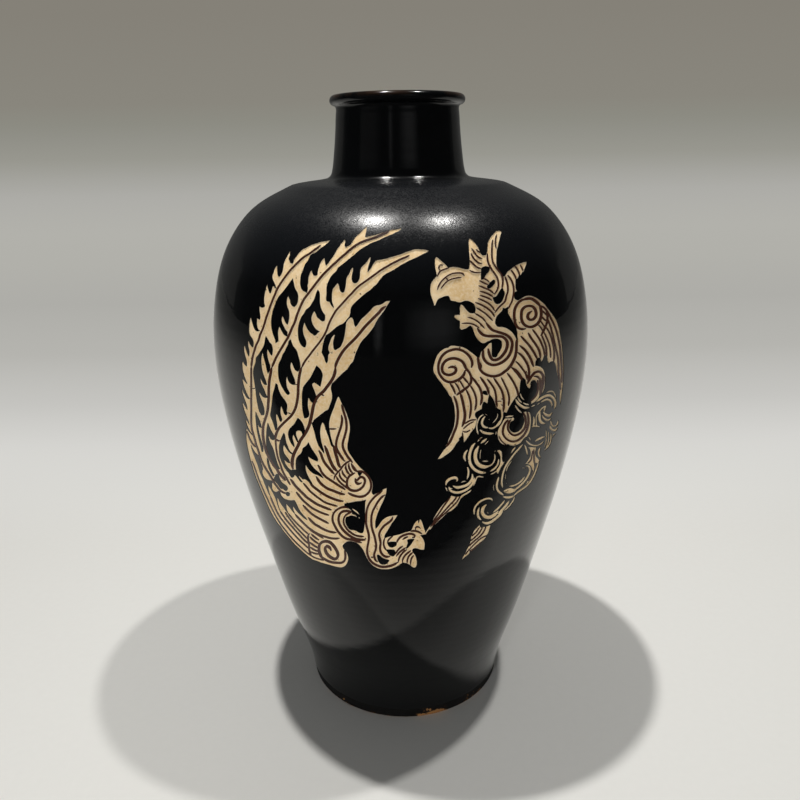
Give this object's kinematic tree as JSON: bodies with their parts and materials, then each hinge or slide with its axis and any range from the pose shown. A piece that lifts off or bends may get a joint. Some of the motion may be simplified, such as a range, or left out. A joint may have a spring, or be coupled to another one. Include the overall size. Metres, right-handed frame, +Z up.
{
  "type": "meiping vase",
  "caption": "Tall stoneware vase with a high full shoulder, short narrow neck and rolled lip, tapering to a flat foot; black glaze with a paired bird design in bare clay.",
  "frame": {"origin": "centre of the foot ring, on the surface that the vase stands on", "axes": "+Z up along the turning axis, -Y the side that carries the ornament, +X to the right seen from the front"},
  "size_m": [0.2048, 0.2048, 0.34],
  "materials": {
    "clay": "bare fired stoneware, matt",
    "slip": "fired slip, matt",
    "black_glaze": "glossy near-black glaze, slightly brown where thin",
    "inner_glaze": "thin dark brown glaze, satin"
  },
  "bodies": {
    "root": {"foot_section": "clay", "belly_section": "clay", "shoulder_section": "clay", "neck_collar": "clay", "mouth_ring": "clay", "foot_lute": "slip", "shoulder_lute": "slip", "neck_lute": "slip", "mouth_lute": "slip", "outer_glaze": "black_glaze", "inner_glaze": "inner_glaze"}
  },
  "joints": []
}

◇ ◇ ◇ ◇ ◇

WORK REQUIRED: Identify every line above with the string "materials" in it. Copy those lines.

SOLUTION FOR THIS EXERCISE:
Give this object's kinematic tree as JSON: bodies with their parts and materials, then each hinge or slide with its axis and any range from the pose shown. A piece that lifts off or bends may get a joint. Some of the motion may be simplified, such as a range, or left out. A joint may have a spring, or be coupled to another one. Include the overall size. Metres, right-handed frame, +Z up.
  "materials": {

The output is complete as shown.